--- Start Excerpted records ---

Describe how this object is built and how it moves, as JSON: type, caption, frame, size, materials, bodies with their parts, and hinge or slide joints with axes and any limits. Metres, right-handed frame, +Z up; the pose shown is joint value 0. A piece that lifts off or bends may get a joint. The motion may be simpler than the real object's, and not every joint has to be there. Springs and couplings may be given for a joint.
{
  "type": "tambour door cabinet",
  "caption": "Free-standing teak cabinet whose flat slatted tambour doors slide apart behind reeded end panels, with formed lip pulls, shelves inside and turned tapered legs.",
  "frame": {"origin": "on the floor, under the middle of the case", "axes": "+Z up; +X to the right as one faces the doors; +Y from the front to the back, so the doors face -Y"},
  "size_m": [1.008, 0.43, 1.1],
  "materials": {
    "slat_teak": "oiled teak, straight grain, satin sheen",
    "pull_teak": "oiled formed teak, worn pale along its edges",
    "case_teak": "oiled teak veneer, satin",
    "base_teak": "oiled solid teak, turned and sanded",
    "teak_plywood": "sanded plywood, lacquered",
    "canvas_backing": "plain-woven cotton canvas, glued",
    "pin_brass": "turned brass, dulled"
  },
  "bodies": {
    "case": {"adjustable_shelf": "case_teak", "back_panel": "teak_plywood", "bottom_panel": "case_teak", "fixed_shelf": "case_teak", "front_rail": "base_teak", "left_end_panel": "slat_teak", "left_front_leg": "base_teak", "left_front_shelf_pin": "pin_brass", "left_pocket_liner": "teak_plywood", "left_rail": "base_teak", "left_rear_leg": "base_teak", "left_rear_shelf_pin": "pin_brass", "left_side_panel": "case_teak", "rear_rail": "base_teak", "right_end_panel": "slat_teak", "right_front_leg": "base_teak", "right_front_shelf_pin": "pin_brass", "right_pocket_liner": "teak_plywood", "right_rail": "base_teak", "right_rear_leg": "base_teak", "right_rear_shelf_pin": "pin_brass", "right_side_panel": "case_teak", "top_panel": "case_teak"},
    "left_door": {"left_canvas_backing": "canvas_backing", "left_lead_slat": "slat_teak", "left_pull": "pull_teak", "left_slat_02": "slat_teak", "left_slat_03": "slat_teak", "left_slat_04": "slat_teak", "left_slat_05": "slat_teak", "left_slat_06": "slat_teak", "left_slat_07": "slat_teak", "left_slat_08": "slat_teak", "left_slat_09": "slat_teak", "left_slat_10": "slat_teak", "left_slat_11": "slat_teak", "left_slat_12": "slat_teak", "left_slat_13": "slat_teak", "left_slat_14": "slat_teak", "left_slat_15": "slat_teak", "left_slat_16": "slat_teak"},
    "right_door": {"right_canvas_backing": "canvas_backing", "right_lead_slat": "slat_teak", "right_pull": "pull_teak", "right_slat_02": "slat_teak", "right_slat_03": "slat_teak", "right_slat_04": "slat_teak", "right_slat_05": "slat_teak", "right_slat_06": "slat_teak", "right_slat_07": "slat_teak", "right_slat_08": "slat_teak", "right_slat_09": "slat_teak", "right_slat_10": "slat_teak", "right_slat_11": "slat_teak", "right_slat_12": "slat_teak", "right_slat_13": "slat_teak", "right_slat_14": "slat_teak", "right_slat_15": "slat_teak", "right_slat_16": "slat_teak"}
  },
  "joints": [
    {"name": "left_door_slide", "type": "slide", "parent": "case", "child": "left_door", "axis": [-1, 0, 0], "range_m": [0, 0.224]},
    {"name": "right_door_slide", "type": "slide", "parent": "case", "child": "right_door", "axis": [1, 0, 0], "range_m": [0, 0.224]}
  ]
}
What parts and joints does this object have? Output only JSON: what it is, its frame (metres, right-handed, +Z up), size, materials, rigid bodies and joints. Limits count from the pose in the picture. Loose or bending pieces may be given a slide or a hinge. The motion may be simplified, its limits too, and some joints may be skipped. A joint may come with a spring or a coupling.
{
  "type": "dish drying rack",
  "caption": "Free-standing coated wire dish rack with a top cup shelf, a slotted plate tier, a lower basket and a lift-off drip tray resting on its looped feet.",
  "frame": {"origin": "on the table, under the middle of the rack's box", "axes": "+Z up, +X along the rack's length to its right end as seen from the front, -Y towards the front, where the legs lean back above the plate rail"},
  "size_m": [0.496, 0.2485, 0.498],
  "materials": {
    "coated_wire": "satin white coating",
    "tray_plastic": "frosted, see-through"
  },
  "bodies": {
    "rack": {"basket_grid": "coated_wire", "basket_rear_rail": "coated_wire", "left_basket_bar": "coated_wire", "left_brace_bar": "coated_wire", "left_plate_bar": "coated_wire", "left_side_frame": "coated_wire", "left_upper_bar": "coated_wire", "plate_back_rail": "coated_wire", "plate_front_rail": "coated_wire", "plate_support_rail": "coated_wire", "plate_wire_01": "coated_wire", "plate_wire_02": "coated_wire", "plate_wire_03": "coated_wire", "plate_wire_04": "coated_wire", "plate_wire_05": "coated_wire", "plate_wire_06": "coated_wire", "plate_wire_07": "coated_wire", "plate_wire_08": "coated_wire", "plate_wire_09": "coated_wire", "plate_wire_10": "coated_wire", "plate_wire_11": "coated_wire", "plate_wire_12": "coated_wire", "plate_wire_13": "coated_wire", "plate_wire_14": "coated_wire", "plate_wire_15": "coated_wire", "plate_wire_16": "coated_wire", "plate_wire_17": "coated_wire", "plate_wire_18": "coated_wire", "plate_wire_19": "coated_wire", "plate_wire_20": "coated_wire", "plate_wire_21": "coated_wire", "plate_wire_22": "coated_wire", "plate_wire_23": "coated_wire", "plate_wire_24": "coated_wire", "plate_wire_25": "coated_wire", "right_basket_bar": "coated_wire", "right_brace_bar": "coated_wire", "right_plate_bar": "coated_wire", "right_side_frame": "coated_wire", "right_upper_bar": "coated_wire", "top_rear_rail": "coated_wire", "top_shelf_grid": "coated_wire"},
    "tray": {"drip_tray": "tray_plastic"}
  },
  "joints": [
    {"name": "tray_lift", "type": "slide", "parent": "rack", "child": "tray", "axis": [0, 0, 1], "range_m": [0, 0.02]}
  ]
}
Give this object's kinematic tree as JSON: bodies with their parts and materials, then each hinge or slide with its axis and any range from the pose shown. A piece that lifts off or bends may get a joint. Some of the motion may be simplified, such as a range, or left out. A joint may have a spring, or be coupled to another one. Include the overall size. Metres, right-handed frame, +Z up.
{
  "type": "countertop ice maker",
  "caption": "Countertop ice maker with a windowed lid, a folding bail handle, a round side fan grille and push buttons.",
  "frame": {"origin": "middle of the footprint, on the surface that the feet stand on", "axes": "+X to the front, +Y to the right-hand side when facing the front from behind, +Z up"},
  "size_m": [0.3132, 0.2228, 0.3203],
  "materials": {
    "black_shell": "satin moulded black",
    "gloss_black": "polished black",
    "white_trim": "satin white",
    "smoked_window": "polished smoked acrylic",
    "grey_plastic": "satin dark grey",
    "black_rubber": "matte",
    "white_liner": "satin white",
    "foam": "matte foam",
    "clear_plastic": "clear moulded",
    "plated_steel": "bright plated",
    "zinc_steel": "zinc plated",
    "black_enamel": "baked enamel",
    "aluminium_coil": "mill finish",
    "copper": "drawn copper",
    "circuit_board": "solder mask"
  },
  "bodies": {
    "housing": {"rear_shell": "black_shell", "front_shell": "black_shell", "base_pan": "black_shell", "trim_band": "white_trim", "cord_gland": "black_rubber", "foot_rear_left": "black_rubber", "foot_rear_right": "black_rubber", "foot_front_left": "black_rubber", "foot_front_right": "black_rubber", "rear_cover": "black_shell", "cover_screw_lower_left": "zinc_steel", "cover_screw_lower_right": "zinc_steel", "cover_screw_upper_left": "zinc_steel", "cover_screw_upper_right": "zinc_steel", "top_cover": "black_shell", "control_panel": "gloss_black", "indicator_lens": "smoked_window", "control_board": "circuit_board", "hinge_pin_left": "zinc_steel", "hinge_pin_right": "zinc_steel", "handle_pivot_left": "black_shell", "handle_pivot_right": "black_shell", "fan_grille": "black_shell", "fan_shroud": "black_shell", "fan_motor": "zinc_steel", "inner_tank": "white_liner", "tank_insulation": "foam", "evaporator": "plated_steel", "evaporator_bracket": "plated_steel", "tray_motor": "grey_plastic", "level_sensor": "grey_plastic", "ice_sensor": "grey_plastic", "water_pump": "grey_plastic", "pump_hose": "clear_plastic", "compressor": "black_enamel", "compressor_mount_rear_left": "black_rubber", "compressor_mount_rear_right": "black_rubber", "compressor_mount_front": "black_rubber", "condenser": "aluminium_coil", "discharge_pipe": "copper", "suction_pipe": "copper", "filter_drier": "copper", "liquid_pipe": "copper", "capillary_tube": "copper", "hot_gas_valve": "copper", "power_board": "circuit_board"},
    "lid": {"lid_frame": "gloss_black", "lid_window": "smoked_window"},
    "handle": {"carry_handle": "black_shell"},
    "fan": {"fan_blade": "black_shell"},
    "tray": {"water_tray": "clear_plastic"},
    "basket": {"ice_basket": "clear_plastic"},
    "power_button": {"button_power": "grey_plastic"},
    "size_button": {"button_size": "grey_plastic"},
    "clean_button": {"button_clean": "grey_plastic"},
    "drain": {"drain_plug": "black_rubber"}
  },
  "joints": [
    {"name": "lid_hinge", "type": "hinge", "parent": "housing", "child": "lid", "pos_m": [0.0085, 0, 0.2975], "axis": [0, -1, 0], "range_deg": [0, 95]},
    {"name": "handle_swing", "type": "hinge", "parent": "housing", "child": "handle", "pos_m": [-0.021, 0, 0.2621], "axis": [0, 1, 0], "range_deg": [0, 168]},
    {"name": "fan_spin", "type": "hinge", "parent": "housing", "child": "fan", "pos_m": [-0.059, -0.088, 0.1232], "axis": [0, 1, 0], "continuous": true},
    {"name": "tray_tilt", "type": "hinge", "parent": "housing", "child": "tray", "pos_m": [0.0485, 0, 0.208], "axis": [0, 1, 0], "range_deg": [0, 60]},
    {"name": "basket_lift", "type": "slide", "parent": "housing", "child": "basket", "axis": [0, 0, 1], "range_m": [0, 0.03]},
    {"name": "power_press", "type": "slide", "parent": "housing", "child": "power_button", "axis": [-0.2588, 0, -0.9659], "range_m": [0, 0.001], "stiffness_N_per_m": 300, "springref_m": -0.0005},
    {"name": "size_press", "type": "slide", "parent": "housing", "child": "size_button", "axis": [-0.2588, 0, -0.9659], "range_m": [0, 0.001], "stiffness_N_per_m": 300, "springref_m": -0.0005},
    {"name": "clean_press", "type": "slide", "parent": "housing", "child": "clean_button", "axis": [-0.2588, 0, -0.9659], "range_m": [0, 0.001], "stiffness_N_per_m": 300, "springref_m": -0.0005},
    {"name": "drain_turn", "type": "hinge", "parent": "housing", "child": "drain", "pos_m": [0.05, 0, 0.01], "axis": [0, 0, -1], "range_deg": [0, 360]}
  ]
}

--- End Excerpted records ---
--- Start Excerpted records ---

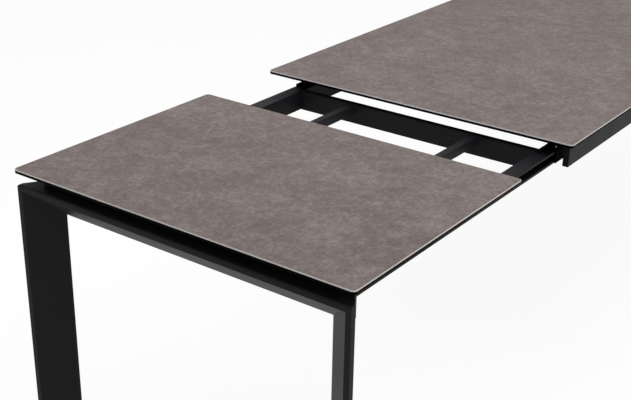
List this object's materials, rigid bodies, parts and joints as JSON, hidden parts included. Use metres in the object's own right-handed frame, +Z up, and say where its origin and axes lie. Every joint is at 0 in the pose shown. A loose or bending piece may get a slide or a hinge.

--- End Excerpted records ---
--- Start Excerpted records ---

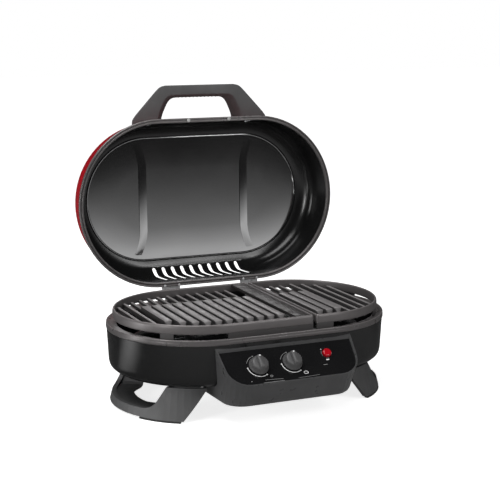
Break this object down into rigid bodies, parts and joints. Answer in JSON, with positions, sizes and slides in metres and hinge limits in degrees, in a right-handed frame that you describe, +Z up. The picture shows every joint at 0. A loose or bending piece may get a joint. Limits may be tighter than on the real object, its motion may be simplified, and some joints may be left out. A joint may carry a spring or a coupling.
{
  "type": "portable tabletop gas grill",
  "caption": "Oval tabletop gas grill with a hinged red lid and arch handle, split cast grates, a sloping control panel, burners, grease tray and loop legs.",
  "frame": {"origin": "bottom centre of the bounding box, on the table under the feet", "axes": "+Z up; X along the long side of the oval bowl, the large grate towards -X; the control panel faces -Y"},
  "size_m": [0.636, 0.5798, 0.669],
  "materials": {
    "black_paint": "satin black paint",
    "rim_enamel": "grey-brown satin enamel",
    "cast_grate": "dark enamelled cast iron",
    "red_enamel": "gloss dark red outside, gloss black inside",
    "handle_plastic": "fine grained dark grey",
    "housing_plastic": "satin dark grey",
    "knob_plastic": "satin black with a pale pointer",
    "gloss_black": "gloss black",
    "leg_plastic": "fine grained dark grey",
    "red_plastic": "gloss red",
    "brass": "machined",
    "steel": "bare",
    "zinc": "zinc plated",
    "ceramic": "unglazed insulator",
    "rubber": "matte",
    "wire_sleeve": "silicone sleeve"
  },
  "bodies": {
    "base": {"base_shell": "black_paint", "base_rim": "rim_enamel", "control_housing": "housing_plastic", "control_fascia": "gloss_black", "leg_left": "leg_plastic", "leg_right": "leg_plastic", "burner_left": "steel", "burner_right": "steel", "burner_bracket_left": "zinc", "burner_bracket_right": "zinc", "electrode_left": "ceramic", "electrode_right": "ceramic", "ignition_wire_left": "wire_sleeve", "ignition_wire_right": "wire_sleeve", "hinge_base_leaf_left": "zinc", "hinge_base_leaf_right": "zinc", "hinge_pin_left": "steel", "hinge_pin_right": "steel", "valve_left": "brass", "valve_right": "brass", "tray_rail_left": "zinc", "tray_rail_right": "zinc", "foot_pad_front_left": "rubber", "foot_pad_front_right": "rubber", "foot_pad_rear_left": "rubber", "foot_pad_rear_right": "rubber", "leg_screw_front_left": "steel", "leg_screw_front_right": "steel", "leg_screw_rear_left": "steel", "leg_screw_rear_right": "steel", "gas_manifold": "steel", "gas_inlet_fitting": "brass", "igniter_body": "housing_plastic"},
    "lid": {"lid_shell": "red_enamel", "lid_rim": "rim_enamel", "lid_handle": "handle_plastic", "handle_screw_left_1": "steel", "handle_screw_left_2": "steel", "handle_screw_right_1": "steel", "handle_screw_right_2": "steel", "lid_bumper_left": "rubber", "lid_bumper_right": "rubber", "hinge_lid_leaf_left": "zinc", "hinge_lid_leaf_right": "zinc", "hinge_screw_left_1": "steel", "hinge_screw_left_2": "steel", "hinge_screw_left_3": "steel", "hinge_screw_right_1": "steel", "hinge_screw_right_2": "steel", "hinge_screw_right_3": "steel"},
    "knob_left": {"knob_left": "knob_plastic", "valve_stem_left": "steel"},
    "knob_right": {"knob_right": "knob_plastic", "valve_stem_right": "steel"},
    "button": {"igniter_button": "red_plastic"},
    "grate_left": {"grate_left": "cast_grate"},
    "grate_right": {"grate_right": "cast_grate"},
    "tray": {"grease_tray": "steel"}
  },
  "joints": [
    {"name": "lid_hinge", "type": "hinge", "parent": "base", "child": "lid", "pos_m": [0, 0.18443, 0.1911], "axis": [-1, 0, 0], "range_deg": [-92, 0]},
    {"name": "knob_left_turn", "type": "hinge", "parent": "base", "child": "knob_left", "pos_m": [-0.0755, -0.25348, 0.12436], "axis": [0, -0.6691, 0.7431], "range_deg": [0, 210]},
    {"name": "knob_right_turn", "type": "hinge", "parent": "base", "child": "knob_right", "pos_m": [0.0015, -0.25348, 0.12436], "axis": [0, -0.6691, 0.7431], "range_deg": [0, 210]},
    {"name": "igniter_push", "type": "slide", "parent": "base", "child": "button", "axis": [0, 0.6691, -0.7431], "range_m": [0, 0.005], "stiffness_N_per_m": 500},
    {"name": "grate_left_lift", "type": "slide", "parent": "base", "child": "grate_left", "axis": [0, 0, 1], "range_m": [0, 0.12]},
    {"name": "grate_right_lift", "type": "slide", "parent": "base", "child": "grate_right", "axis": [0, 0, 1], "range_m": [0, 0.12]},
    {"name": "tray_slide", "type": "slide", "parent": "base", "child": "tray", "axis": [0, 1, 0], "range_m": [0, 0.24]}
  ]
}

--- End Excerpted records ---

*Instruction*. Filter the records for lines holding the string "bends". Copy each one.

*Task result*.
Describe how this object is built and how it moves, as JSON: type, caption, frame, size, materials, bodies with their parts, and hinge or slide joints with axes and any limits. Metres, right-handed frame, +Z up; the pose shown is joint value 0. A piece that lifts off or bends may get a joint. The motion may be simpler than the real object's, and not every joint has to be there. Springs and couplings may be given for a joint.
Give this object's kinematic tree as JSON: bodies with their parts and materials, then each hinge or slide with its axis and any range from the pose shown. A piece that lifts off or bends may get a joint. Some of the motion may be simplified, such as a range, or left out. A joint may have a spring, or be coupled to another one. Include the overall size. Metres, right-handed frame, +Z up.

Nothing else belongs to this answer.